Give the data below again, word for word.
+===+
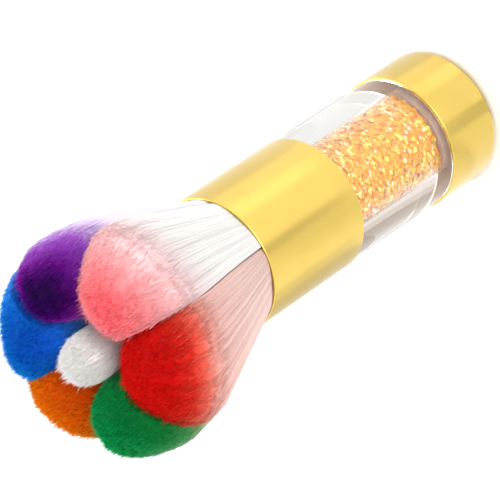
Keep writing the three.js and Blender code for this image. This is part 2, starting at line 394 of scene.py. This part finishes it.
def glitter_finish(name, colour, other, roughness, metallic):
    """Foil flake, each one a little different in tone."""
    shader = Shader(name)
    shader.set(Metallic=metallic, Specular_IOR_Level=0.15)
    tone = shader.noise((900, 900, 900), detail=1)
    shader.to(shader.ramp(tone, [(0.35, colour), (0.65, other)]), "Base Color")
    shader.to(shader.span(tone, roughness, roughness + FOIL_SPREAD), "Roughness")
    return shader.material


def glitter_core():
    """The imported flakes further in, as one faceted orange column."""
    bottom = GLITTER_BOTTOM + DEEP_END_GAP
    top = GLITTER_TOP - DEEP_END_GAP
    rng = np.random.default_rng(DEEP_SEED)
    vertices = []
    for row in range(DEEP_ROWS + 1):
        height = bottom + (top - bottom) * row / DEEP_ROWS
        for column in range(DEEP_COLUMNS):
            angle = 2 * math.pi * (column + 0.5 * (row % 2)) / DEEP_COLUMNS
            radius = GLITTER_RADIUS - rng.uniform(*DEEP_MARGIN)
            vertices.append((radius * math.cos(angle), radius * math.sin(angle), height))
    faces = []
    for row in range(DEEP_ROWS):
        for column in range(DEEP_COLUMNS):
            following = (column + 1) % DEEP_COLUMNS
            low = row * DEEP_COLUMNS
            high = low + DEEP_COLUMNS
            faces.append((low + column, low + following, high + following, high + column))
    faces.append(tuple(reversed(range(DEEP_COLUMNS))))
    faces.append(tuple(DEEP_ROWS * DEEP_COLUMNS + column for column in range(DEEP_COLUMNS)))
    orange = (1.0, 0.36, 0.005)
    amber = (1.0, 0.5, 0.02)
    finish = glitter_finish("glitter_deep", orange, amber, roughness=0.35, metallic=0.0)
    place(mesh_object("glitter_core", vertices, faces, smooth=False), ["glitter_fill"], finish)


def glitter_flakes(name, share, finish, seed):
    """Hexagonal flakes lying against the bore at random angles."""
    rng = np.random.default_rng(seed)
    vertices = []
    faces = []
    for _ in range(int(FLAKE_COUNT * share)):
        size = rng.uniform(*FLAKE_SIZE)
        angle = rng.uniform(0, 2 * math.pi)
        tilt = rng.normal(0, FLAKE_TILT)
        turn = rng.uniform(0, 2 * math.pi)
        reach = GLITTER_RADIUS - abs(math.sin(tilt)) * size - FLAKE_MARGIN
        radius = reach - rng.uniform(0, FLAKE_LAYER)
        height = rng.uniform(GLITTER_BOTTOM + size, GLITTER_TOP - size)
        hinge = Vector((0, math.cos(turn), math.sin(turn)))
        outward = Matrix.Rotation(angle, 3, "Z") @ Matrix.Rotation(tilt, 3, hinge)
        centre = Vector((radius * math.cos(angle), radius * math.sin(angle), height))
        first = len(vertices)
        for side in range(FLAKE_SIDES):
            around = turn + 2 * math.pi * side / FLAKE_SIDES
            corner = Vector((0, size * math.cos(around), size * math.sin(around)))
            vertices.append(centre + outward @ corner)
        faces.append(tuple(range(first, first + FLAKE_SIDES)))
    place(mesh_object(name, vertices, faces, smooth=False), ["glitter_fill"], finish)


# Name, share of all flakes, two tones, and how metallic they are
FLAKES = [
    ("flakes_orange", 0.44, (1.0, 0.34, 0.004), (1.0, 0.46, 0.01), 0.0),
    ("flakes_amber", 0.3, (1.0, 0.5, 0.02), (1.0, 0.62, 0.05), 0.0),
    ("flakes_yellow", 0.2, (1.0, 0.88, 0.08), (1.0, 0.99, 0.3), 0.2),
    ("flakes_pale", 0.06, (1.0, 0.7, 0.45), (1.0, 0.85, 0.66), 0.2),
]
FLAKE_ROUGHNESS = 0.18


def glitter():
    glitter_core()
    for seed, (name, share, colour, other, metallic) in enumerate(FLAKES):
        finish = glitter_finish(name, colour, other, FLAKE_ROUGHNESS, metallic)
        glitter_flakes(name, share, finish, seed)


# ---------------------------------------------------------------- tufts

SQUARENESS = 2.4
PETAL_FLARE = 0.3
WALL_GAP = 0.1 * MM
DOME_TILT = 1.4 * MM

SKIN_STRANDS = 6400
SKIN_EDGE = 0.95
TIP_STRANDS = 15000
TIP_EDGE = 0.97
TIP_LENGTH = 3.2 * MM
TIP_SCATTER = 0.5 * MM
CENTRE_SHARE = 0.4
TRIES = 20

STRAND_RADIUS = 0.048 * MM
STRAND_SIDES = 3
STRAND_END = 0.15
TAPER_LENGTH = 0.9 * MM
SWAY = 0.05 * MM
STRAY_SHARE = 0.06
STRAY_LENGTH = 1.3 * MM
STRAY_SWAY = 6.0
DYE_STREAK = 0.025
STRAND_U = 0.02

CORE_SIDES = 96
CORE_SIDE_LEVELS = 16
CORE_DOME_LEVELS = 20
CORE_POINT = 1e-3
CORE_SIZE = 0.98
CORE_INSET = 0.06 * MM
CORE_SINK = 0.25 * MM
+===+
#### Full solution
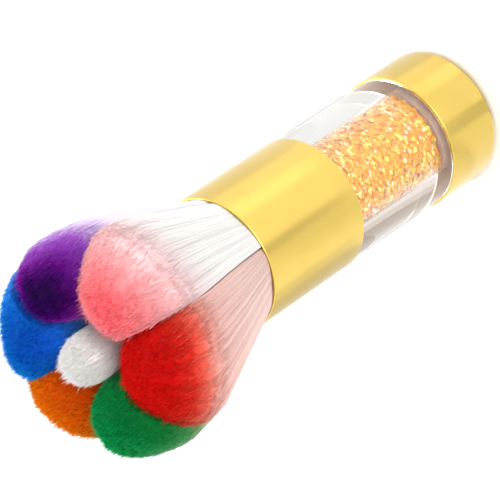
Keep writing the three.js and Blender code for this image. This is part 2, starting at line 394 of scene.py. This part finishes it.
def glitter_finish(name, colour, other, roughness, metallic):
    """Foil flake, each one a little different in tone."""
    shader = Shader(name)
    shader.set(Metallic=metallic, Specular_IOR_Level=0.15)
    tone = shader.noise((900, 900, 900), detail=1)
    shader.to(shader.ramp(tone, [(0.35, colour), (0.65, other)]), "Base Color")
    shader.to(shader.span(tone, roughness, roughness + FOIL_SPREAD), "Roughness")
    return shader.material


def glitter_core():
    """The imported flakes further in, as one faceted orange column."""
    bottom = GLITTER_BOTTOM + DEEP_END_GAP
    top = GLITTER_TOP - DEEP_END_GAP
    rng = np.random.default_rng(DEEP_SEED)
    vertices = []
    for row in range(DEEP_ROWS + 1):
        height = bottom + (top - bottom) * row / DEEP_ROWS
        for column in range(DEEP_COLUMNS):
            angle = 2 * math.pi * (column + 0.5 * (row % 2)) / DEEP_COLUMNS
            radius = GLITTER_RADIUS - rng.uniform(*DEEP_MARGIN)
            vertices.append((radius * math.cos(angle), radius * math.sin(angle), height))
    faces = []
    for row in range(DEEP_ROWS):
        for column in range(DEEP_COLUMNS):
            following = (column + 1) % DEEP_COLUMNS
            low = row * DEEP_COLUMNS
            high = low + DEEP_COLUMNS
            faces.append((low + column, low + following, high + following, high + column))
    faces.append(tuple(reversed(range(DEEP_COLUMNS))))
    faces.append(tuple(DEEP_ROWS * DEEP_COLUMNS + column for column in range(DEEP_COLUMNS)))
    orange = (1.0, 0.36, 0.005)
    amber = (1.0, 0.5, 0.02)
    finish = glitter_finish("glitter_deep", orange, amber, roughness=0.35, metallic=0.0)
    place(mesh_object("glitter_core", vertices, faces, smooth=False), ["glitter_fill"], finish)


def glitter_flakes(name, share, finish, seed):
    """Hexagonal flakes lying against the bore at random angles."""
    rng = np.random.default_rng(seed)
    vertices = []
    faces = []
    for _ in range(int(FLAKE_COUNT * share)):
        size = rng.uniform(*FLAKE_SIZE)
        angle = rng.uniform(0, 2 * math.pi)
        tilt = rng.normal(0, FLAKE_TILT)
        turn = rng.uniform(0, 2 * math.pi)
        reach = GLITTER_RADIUS - abs(math.sin(tilt)) * size - FLAKE_MARGIN
        radius = reach - rng.uniform(0, FLAKE_LAYER)
        height = rng.uniform(GLITTER_BOTTOM + size, GLITTER_TOP - size)
        hinge = Vector((0, math.cos(turn), math.sin(turn)))
        outward = Matrix.Rotation(angle, 3, "Z") @ Matrix.Rotation(tilt, 3, hinge)
        centre = Vector((radius * math.cos(angle), radius * math.sin(angle), height))
        first = len(vertices)
        for side in range(FLAKE_SIDES):
            around = turn + 2 * math.pi * side / FLAKE_SIDES
            corner = Vector((0, size * math.cos(around), size * math.sin(around)))
            vertices.append(centre + outward @ corner)
        faces.append(tuple(range(first, first + FLAKE_SIDES)))
    place(mesh_object(name, vertices, faces, smooth=False), ["glitter_fill"], finish)


# Name, share of all flakes, two tones, and how metallic they are
FLAKES = [
    ("flakes_orange", 0.44, (1.0, 0.34, 0.004), (1.0, 0.46, 0.01), 0.0),
    ("flakes_amber", 0.3, (1.0, 0.5, 0.02), (1.0, 0.62, 0.05), 0.0),
    ("flakes_yellow", 0.2, (1.0, 0.88, 0.08), (1.0, 0.99, 0.3), 0.2),
    ("flakes_pale", 0.06, (1.0, 0.7, 0.45), (1.0, 0.85, 0.66), 0.2),
]
FLAKE_ROUGHNESS = 0.18


def glitter():
    glitter_core()
    for seed, (name, share, colour, other, metallic) in enumerate(FLAKES):
        finish = glitter_finish(name, colour, other, FLAKE_ROUGHNESS, metallic)
        glitter_flakes(name, share, finish, seed)


# ---------------------------------------------------------------- tufts

SQUARENESS = 2.4
PETAL_FLARE = 0.3
WALL_GAP = 0.1 * MM
DOME_TILT = 1.4 * MM

SKIN_STRANDS = 6400
SKIN_EDGE = 0.95
TIP_STRANDS = 15000
TIP_EDGE = 0.97
TIP_LENGTH = 3.2 * MM
TIP_SCATTER = 0.5 * MM
CENTRE_SHARE = 0.4
TRIES = 20

STRAND_RADIUS = 0.048 * MM
STRAND_SIDES = 3
STRAND_END = 0.15
TAPER_LENGTH = 0.9 * MM
SWAY = 0.05 * MM
STRAY_SHARE = 0.06
STRAY_LENGTH = 1.3 * MM
STRAY_SWAY = 6.0
DYE_STREAK = 0.025
STRAND_U = 0.02

CORE_SIDES = 96
CORE_SIDE_LEVELS = 16
CORE_DOME_LEVELS = 20
CORE_POINT = 1e-3
CORE_SIZE = 0.98
CORE_INSET = 0.06 * MM
CORE_SINK = 0.25 * MM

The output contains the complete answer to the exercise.